Grad’s Environmental Impact Mushrooms with JHU Credentials
Published July 16, 2025
If anyone can put the fun in fungi, it’s Joey Smallwood.
Forever a fun-seeker, the former professional skier, mountain guide, and scuba instructor has turned the passion that he experienced from these extreme professions into an academic pursuit to save the environments that sustains them.
A 2025 graduate of Johns Hopkins’ MS in Environmental Science and Policy program, Smallwood’s studies at JHU led directly to his pursuit of a PhD at the University of New Mexico, where he is studying with the Taylor Lab.
“I have always been interested in fungi and the concept that they can save the world. They can even eat plastics,” said Smallwood, a native of Santa Fe, NM who once sold the mushrooms he grew at a local farmer’s market. “We are learning more every day about the medicinal uses of fungi. On the forest side, we are just discovering that trees are really dependent on their fungi network to transport sugars and nutrients. I learned in Dr. Jerry Burgess’ Forest Ecosystems course, one of the most challenging but most fun courses I have ever taken, that there are so few fungal ecologists who focus solely on forest ecology in the world. I decided in his course that I need to be one of them.”
Even prior to officially beginning his PhD program, Smallwood leads a collaborative study in the mountains just east of Santa Fe on how forest management can affect fungi, tree physiology, and the microclimate as forests face mounting heat and drought stress due to climate change.
“We are using DNA sequencing on fungal communities and gas exchange measurements in tree needles to assess physiological stress, ecosystem resilience, and potential reductions in fire severity and risk,” said Smallwood, who admittedly carries a folder of notes from Burgess’ course with him. “We are deploying soil moisture and wind loggers to understand the changes in the climate. This work really bridges all the things I learned at Hopkins into one cool study that has never been done in these mountains. That gets me so excited.”
Smallwood is also starting a second project in the Jemez Mountains. He is developing a predictive model using the geographic information system skills he honed with his Hopkins’ GIS certificate to predict the presence of porcini mushrooms, important bioindicators of forest health. He hopes to use his data to inform the U.S. Forest Service of the impact of various treatment methods so they can optimize their forest management strategies to keep the trees as low stress as possible, while still lowering fire danger.
Smallwood’s experiences – from the tops of mountains, to under the ocean, to deep in the wilderness – have given him a unique environmental perspective. As a competitor in “Big Mountain Free Riding” in Colorado, Switzerland, and France, where he would exit a helicopter and make his way down an unmarked mountain, to his guides through the glaciers and terrain in Wrangell – St. Elian National Park in south central Alaska, to leading scuba expeditions in Maui, Hawaii, he has personally encountered the effects of global warming and other adverse environmental impacts.

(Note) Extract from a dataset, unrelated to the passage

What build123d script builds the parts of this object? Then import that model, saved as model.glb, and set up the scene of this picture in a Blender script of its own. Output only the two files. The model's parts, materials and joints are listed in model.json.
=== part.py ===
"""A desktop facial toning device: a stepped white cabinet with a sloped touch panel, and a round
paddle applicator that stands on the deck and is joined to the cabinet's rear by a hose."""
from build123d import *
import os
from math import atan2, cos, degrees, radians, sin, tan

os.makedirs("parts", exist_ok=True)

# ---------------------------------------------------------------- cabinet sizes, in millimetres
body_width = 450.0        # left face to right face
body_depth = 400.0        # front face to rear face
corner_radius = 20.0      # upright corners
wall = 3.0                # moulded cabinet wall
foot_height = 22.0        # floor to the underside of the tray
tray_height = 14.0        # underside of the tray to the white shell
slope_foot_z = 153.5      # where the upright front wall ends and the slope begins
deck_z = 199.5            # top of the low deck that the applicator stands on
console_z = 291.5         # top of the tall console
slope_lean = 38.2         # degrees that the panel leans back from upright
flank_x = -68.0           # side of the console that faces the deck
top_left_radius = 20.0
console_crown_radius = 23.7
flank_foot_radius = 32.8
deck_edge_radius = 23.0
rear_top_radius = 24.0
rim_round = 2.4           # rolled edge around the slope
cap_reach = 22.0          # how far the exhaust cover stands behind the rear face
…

“It was really sad when I was in Maui to see the coral bleaching all around me and to see, at depths of even 100 feet, coral and fish dying in 83-degree water,” he said. “I enrolled in an environmental science program at the University of Hawaii when I realized that research and scholarship were the most meaningful ways I could contribute to planetary health, because before that I was just doing recreational education. I returned to Santa Fe to finish my bachelor’s degree at the University of New Mexico.”
In Johns Hopkins, Smallwood found everything he wanted in a graduate program, a combination of policy, science, and GIS spatial tools.

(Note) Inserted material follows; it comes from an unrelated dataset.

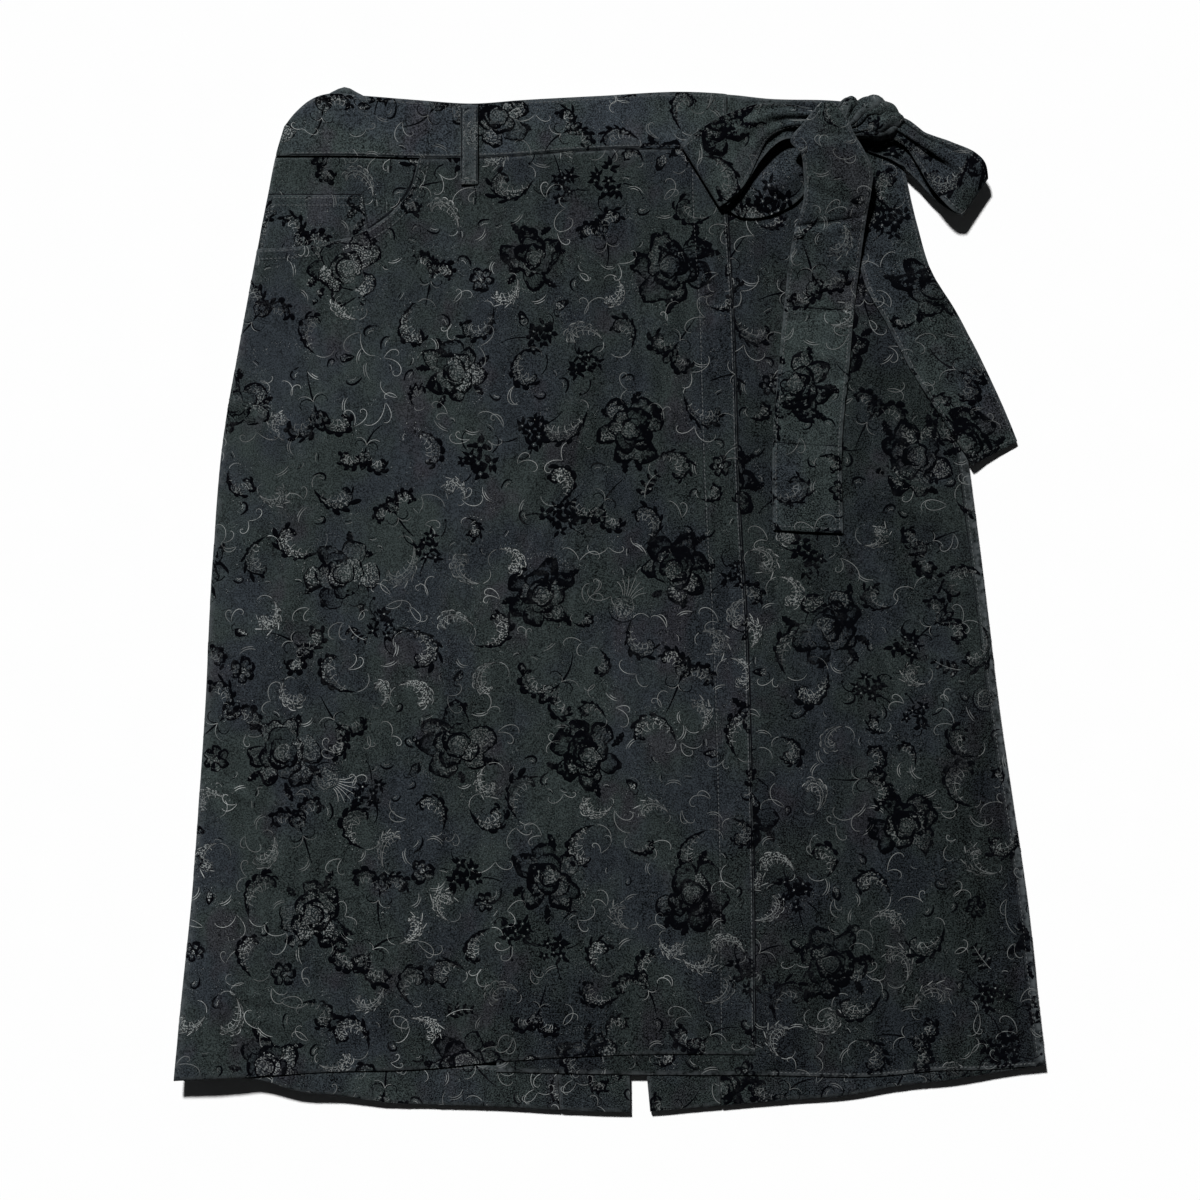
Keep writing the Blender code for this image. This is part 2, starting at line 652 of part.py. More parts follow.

“Johns Hopkins provided everything I needed to develop the fluency that I was seeking,” Smallwood said. “It taught me how to bring all of those pieces together to create a compelling research narrative that was more holistic than I was able to create before I came to Hopkins. One of my best decisions was to listen to the advice of Program Director Cassandra Hansen and add a GIS graduate certificate to my degree. It has given me a very unique tool set and allows me to work with large data sets, while staying grounded in the latest ecological research. It is cool that I developed the ability to connect GIS, ecology, and fungal biology in a way that I think enhances the accuracy and precision of my work today.

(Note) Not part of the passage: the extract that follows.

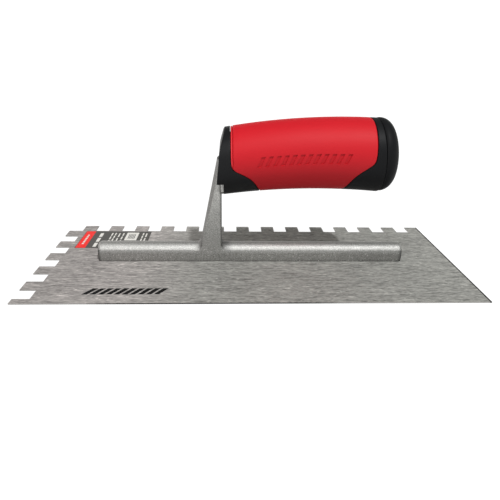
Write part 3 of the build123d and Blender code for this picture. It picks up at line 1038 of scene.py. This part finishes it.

“After I complete my PhD, I hope to choose a professional path that is best for the earth and that helps the environment in this time of crisis,” Smallwood continued. “I could be incredibly happy working in any of the ecosystems I’ve experienced. I would encourage anyone who has a passion like mine for the environment to look into Johns Hopkins and to use the program’s flexibility to explore when really matters to you. The work is intense but deeply rewarding. Lean into the challenge. You will find that your professors and some of your fellow students are the most brilliant and supportive people you will ever learn from. It was definitely the best and most transformative experience of my life.”